Numerical analysis of face-shell bedded hollow masonry walls subject to concentrated loads

Abstract

A nonlinear elastoplastic finite element model has been developed for face-shell bedded hollow masonry walls subject to in-plane concentrated loads. The model takes into account geometric and material nonlinearities as well as damage due to progressive cracking. Behaviour of the masonry components subject to compressive states of stress is modelled using the theory of plasticity, and cracking is modelled using both discrete and smeared cracking approaches. The model is generated on a SUN SPARC 10/31 workstation using the preprocessor of the finite element program ANSYS; the finite element solution is obtained using the ABAQUS program on the Fujitsu VPX 240/10 and IBM RS/6000 workstation. A brief summary of the numerical modelling and the iterative procedures is discussed.

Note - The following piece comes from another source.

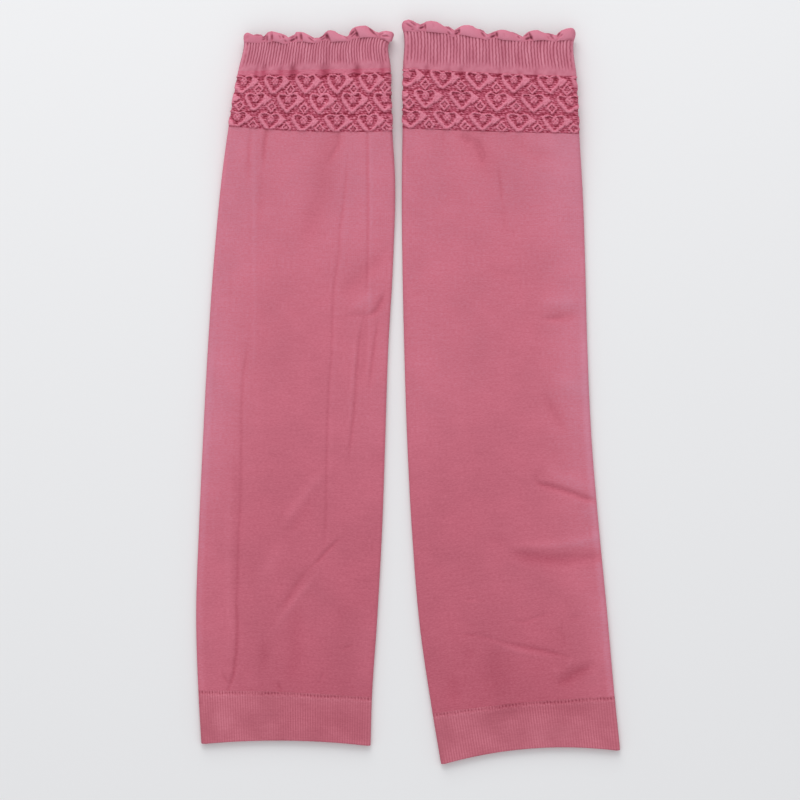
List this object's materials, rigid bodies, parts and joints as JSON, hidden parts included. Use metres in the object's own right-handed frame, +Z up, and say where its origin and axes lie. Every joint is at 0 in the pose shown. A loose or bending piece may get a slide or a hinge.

Results from simulated tests of seven-course high wallettes subject to concentrated loads are used to verify the behaviour of the numerical analyses. The methodology, when combined with substructuring, allows analysis of substantially larger walls than would more typical 3-D analyses. The model can be used to check existing design rules and develop more rational design methods for hollow masonry subject to concentrated load. Key words: masonry, hollow concrete masonry, finite element modelling, cracking, failure, strength enhancement factor, concentrated loads.